(TO BE DONE)
Copy, from the entries below, each line where the word "object" can be found.

Start EXTRACTED DATA

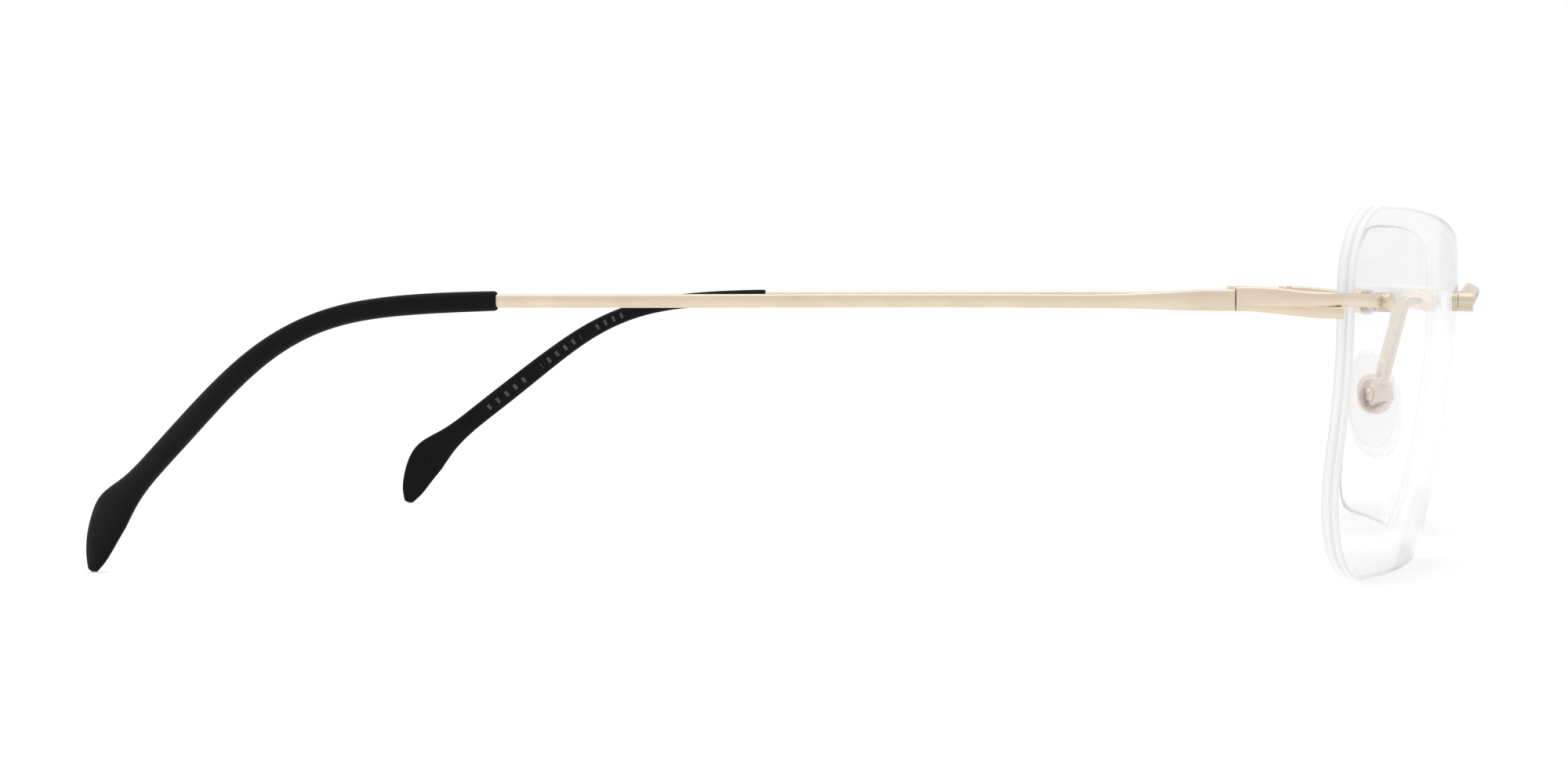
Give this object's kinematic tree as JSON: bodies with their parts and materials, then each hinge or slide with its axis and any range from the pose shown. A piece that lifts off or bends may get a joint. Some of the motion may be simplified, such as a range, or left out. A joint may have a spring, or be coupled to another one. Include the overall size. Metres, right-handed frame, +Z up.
{
  "type": "rimless eyeglasses",
  "caption": "Rimless eyeglasses: clear drilled lenses, bolted bridge and end pieces, slim hinged metal temples with dark paddle tips, clear nose pads.",
  "frame": {"origin": "middle of the bottom of the whole object, on the surface it stands on, with the temples open", "axes": "+Z up, +X to the wearer's left, -Y to the front (lenses), +Y to the rear (temple tips)"},
  "size_m": [0.1376, 0.1538, 0.0398],
  "materials": {
    "gold": "satin",
    "screw": "polished",
    "insert": "polished",
    "lens": "gloss",
    "bushing": "gloss",
    "pad": "gloss",
    "tip": "matte"
  },
  "bodies": {
    "front": {"bridge": "gold", "lens_right": "lens", "lens_left": "lens", "end_piece_right": "gold", "end_piece_left": "gold", "hinge_screw_right": "screw", "hinge_screw_left": "screw", "lens_bushings": "bushing", "end_piece_washers": "bushing", "lens_nuts": "screw", "pad_arm_right": "gold", "pad_arm_left": "gold", "pad_box_right": "gold", "pad_box_left": "gold", "pad_screw_right": "screw", "pad_screw_left": "screw"},
    "right_temple": {"temple_right": "gold", "temple_tip_right": "tip"},
    "left_temple": {"temple_left": "gold", "temple_tip_left": "tip"},
    "right_pad": {"nose_pad_right": "pad", "pad_insert_right": "insert"},
    "left_pad": {"nose_pad_left": "pad", "pad_insert_left": "insert"}
  },
  "joints": [
    {"name": "right_temple_fold", "type": "hinge", "parent": "front", "child": "right_temple", "pos_m": [-0.06475, -0.05158, 0.03005], "axis": [0, 0, -1], "range_deg": [0, 80]},
    {"name": "left_temple_fold", "type": "hinge", "parent": "front", "child": "left_temple", "pos_m": [0.06475, -0.05158, 0.03005], "axis": [0, 0, 1], "range_deg": [0, 87.5]},
    {"name": "right_pad_tilt", "type": "hinge", "parent": "front", "child": "right_pad", "pos_m": [-0.01083, -0.06537, 0.01871], "axis": [-0.3907, 0.9205, 0], "range_deg": [-9, 9]},
    {"name": "left_pad_tilt", "type": "hinge", "parent": "front", "child": "left_pad", "pos_m": [0.01083, -0.06537, 0.01871], "axis": [0.3907, 0.9205, 0], "range_deg": [-9, 9]}
  ]
}
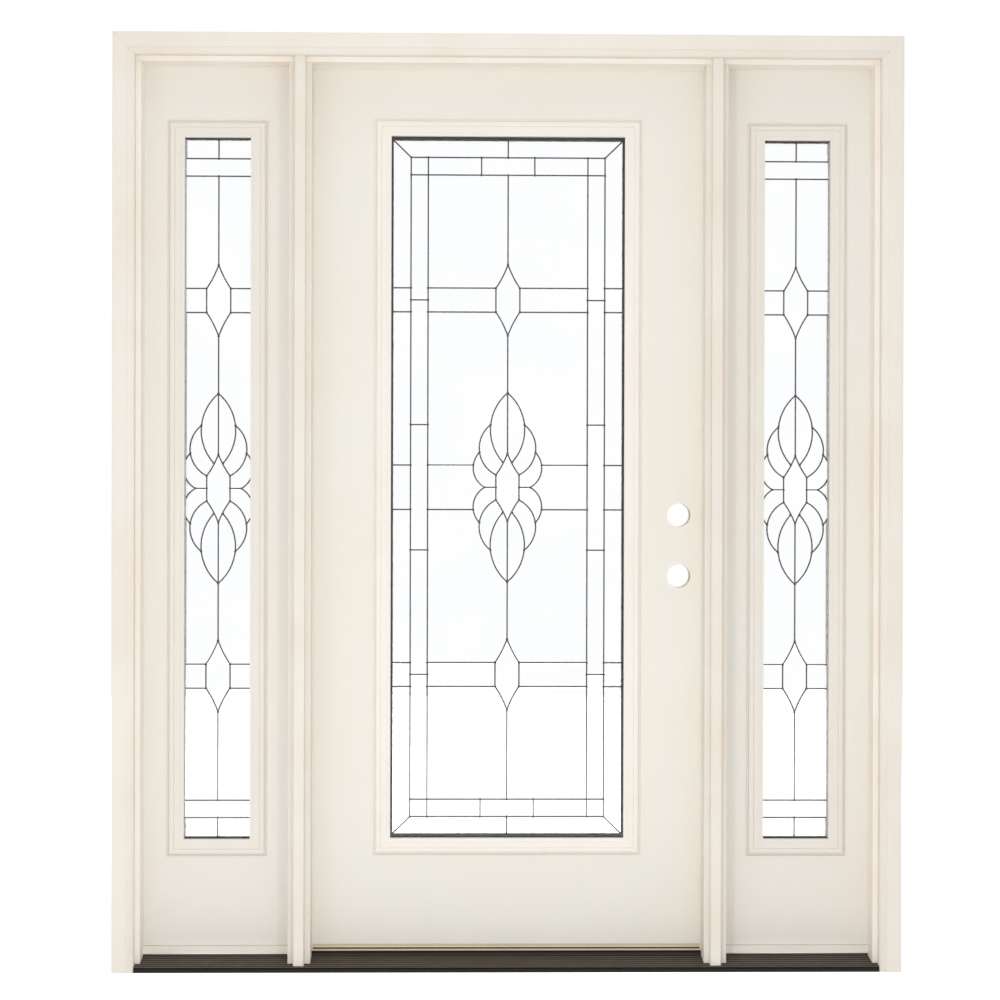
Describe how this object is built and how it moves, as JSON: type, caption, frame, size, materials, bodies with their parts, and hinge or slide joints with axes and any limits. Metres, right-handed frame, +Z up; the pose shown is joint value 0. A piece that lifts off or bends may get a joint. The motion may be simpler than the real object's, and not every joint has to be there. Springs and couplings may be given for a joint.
{
  "type": "entry door with sidelights",
  "caption": "Inswing entry door with a tall leaded-glass lite, a fixed sidelight on either side, brickmould casing and a sloping sill; the hinged leaf is bored for a latch and a deadbolt.",
  "frame": {"origin": "underside of the sill, midway across, in the plane of the outside edges of the frame (the back of the brickmould)", "axes": "+X to the right seen from outside, +Y into the house, +Z up"},
  "size_m": [1.775, 0.1622, 2.1068],
  "materials": {
    "painted_wood": "factory primer, satin",
    "panel_skin": "smooth primed glass-fibre skin",
    "leaf_core": "primed edge",
    "lite_frame_plastic": "moulded, satin",
    "clear_glass": "clear",
    "leaded_glass": "bevelled and textured",
    "lead_came": "dark patina",
    "sill_metal": "dark bronze anodised",
    "sill_composite": "dark composite",
    "threshold_vinyl": "tan vinyl",
    "weatherstrip": "soft foam in a film",
    "hinge_metal": "satin nickel"
  },
  "bodies": {
    "frame": {"brickmould_head": "painted_wood", "brickmould_left": "painted_wood", "brickmould_right": "painted_wood", "door_seal_head": "weatherstrip", "door_seal_hinge_side": "weatherstrip", "door_seal_lock_side": "weatherstrip", "frame_hinge_leaves": "hinge_metal", "head_jamb": "painted_wood", "hinge_pins": "hinge_metal", "jamb_left": "painted_wood", "jamb_right": "painted_wood", "mullion_cover_left": "painted_wood", "mullion_cover_right": "painted_wood", "mullion_left": "painted_wood", "mullion_right": "painted_wood", "sidelight_base_left": "painted_wood", "sidelight_base_right": "painted_wood", "sidelight_cames_left": "lead_came", "sidelight_cames_right": "lead_came", "sidelight_glass_left": "clear_glass", "sidelight_glass_right": "clear_glass", "sidelight_leaded_glass_left": "leaded_glass", "sidelight_leaded_glass_right": "leaded_glass", "sidelight_lite_frame_inside_left": "lite_frame_plastic", "sidelight_lite_frame_inside_right": "lite_frame_plastic", "sidelight_lite_frame_outside_left": "lite_frame_plastic", "sidelight_lite_frame_outside_right": "lite_frame_plastic", "sidelight_panel_left": "panel_skin", "sidelight_panel_right": "panel_skin", "sill_base": "sill_composite", "sill_cap": "threshold_vinyl", "sill_deck": "sill_metal"},
    "door": {"door_bottom_rail": "leaf_core", "door_cames": "lead_came", "door_glass": "clear_glass", "door_hinge_leaves": "hinge_metal", "door_hinge_stile": "leaf_core", "door_leaded_glass": "leaded_glass", "door_lite_frame_inside": "lite_frame_plastic", "door_lite_frame_outside": "lite_frame_plastic", "door_lock_stile": "leaf_core", "door_skin_inside": "panel_skin", "door_skin_outside": "panel_skin", "door_sweep": "threshold_vinyl", "door_top_rail": "leaf_core"}
  },
  "joints": [
    {"name": "door_swing", "type": "hinge", "parent": "frame", "child": "door", "pos_m": [-0.4547, 0.1239, 1.05], "axis": [0, 0, 1], "range_deg": [0, 170]}
  ]
}
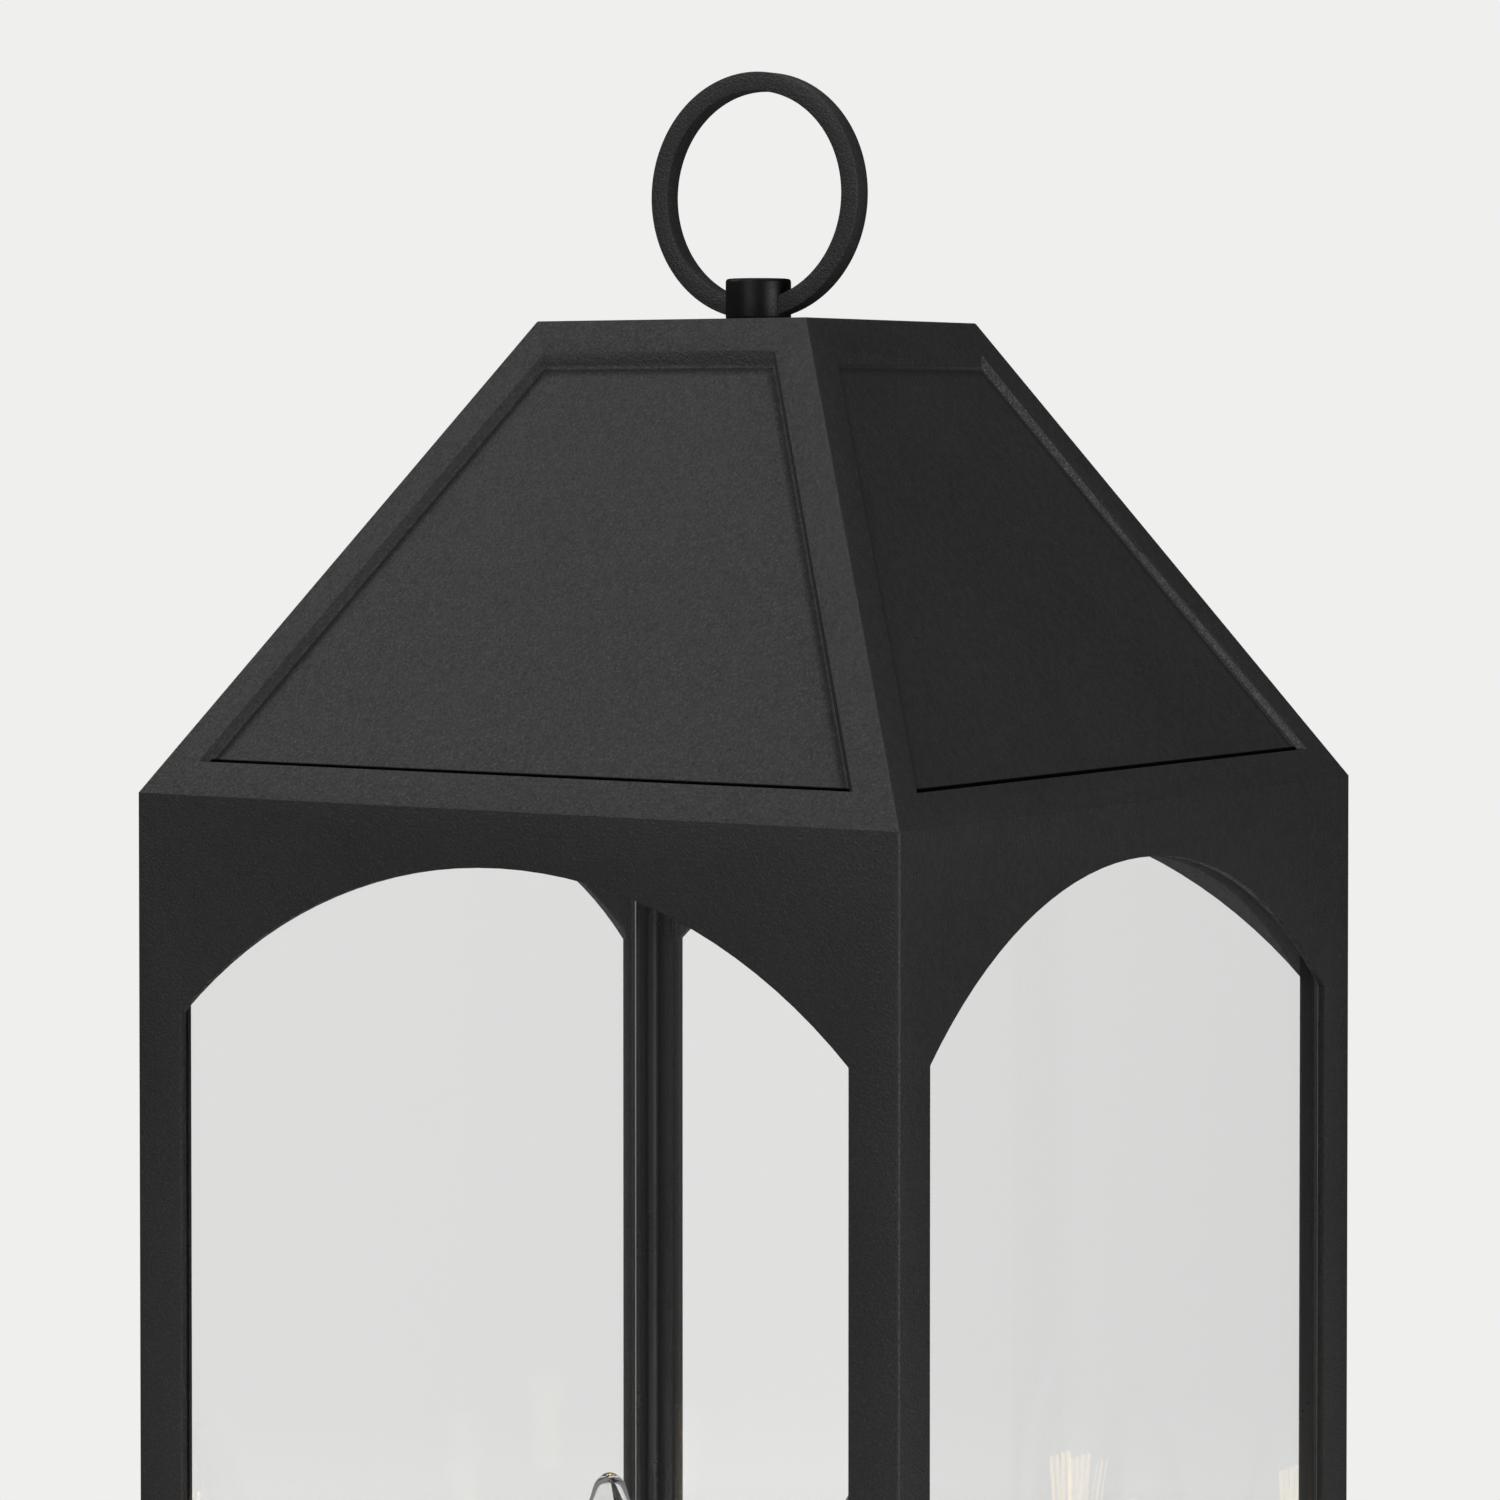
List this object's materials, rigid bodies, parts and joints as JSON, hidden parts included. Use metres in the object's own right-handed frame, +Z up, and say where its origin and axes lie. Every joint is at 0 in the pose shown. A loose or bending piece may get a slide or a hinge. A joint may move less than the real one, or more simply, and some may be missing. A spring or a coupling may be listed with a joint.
{
  "type": "lantern",
  "caption": "Square outdoor pier lantern with arched clear-glass windows, a sunk-panel hipped roof, a ring finial and electric candle lamps.",
  "frame": {"origin": "centre of the footprint on the surface that the base gasket rests on", "axes": "+Z up, -Y out of the front window, +X out of the right window"},
  "size_m": [0.282, 0.282, 0.6024],
  "materials": {
    "powder_coat": "fine textured matte black powder coat",
    "clear_glass": "clear, polished",
    "inner_black": "satin black paint",
    "rubber": "matte",
    "lamp_insulator": "glossy black",
    "filament": "pale yellow coating",
    "lamp_glass": "clear, thin",
    "lamp_shell": "nickel plated",
    "press_glass": "clear",
    "sleeve_white": "satin",
    "zinc": "zinc plated",
    "silicone": "translucent grey",
    "ground_green": "green dyed zinc",
    "socket_black": "moulded phenolic",
    "socket_brass": "plain",
    "bushing_black": "matte"
  },
  "bodies": {
    "frame": {"back_arch_frame": "powder_coat", "back_glass": "clear_glass", "back_glass_strips": "inner_black", "base_casting": "powder_coat", "base_gasket": "rubber", "candle_cups": "inner_black", "candle_sleeves": "sleeve_white", "centre_stud": "zinc", "cluster_arms": "inner_black", "cluster_hub": "inner_black", "cluster_nipple": "zinc", "corner_rods": "inner_black", "cross_bar": "inner_black", "cross_bar_screws": "inner_black", "front_arch_frame": "powder_coat", "front_glass": "clear_glass", "front_glass_strips": "inner_black", "glass_pads": "silicone", "ground_screw": "ground_green", "hub_knob": "inner_black", "lamp_sockets": "socket_black", "left_arch_frame": "powder_coat", "left_glass": "clear_glass", "left_glass_strips": "inner_black", "mounting_plate": "zinc", "nipple_nut": "zinc", "right_arch_frame": "powder_coat", "right_glass": "clear_glass", "right_glass_strips": "inner_black", "rod_foot_nuts": "zinc", "rod_top_nuts": "inner_black", "side_screws": "powder_coat", "socket_contacts": "socket_brass", "socket_shells": "socket_brass", "socket_stems": "zinc", "stud_nuts": "zinc", "top_ring": "inner_black", "wire_bushing": "bushing_black"},
    "roof": {"roof_shell": "powder_coat"},
    "finial": {"ring_loop": "powder_coat", "ring_boss": "powder_coat", "boss_washer": "rubber"},
    "bulb_1": {"bulb_contact_1": "lamp_insulator", "bulb_filaments_1": "filament", "bulb_glass_1": "lamp_glass", "bulb_shell_1": "lamp_shell", "bulb_stem_1": "press_glass"},
    "bulb_2": {"bulb_contact_2": "lamp_insulator", "bulb_filaments_2": "filament", "bulb_glass_2": "lamp_glass", "bulb_shell_2": "lamp_shell", "bulb_stem_2": "press_glass"},
    "bulb_3": {"bulb_contact_3": "lamp_insulator", "bulb_filaments_3": "filament", "bulb_glass_3": "lamp_glass", "bulb_shell_3": "lamp_shell", "bulb_stem_3": "press_glass"}
  },
  "joints": [
    {"name": "roof_lift", "type": "slide", "parent": "frame", "child": "roof", "axis": [0, 0, 1], "range_m": [0, 0.2]},
    {"name": "ring_nut_turn", "type": "hinge", "parent": "roof", "child": "finial", "pos_m": [0, 0, 0.5366], "axis": [0, 0, 1], "continuous": true},
    {"name": "bulb_1_unscrew", "type": "hinge", "parent": "frame", "child": "bulb_1", "pos_m": [-0.04405, -0.01139, 0.105], "axis": [0, 0, 1], "range_deg": [0, 1080]},
    {"name": "bulb_2_unscrew", "type": "hinge", "parent": "frame", "child": "bulb_2", "pos_m": [0.03189, -0.03245, 0.105], "axis": [0, 0, 1], "range_deg": [0, 1080]},
    {"name": "bulb_3_unscrew", "type": "hinge", "parent": "frame", "child": "bulb_3", "pos_m": [0.01216, 0.04385, 0.105], "axis": [0, 0, 1], "range_deg": [0, 1080]}
  ]
}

End EXTRACTED DATA

(RESPONSE TO THIS EXERCISE)
Give this object's kinematic tree as JSON: bodies with their parts and materials, then each hinge or slide with its axis and any range from the pose shown. A piece that lifts off or bends may get a joint. Some of the motion may be simplified, such as a range, or left out. A joint may have a spring, or be coupled to another one. Include the overall size. Metres, right-handed frame, +Z up.
  "frame": {"origin": "middle of the bottom of the whole object, on the surface it stands on, with the temples open", "axes": "+Z up, +X to the wearer's left, -Y to the front (lenses), +Y to the rear (temple tips)"},
Describe how this object is built and how it moves, as JSON: type, caption, frame, size, materials, bodies with their parts, and hinge or slide joints with axes and any limits. Metres, right-handed frame, +Z up; the pose shown is joint value 0. A piece that lifts off or bends may get a joint. The motion may be simpler than the real object's, and not every joint has to be there. Springs and couplings may be given for a joint.
List this object's materials, rigid bodies, parts and joints as JSON, hidden parts included. Use metres in the object's own right-handed frame, +Z up, and say where its origin and axes lie. Every joint is at 0 in the pose shown. A loose or bending piece may get a slide or a hinge. A joint may move less than the real one, or more simply, and some may be missing. A spring or a coupling may be listed with a joint.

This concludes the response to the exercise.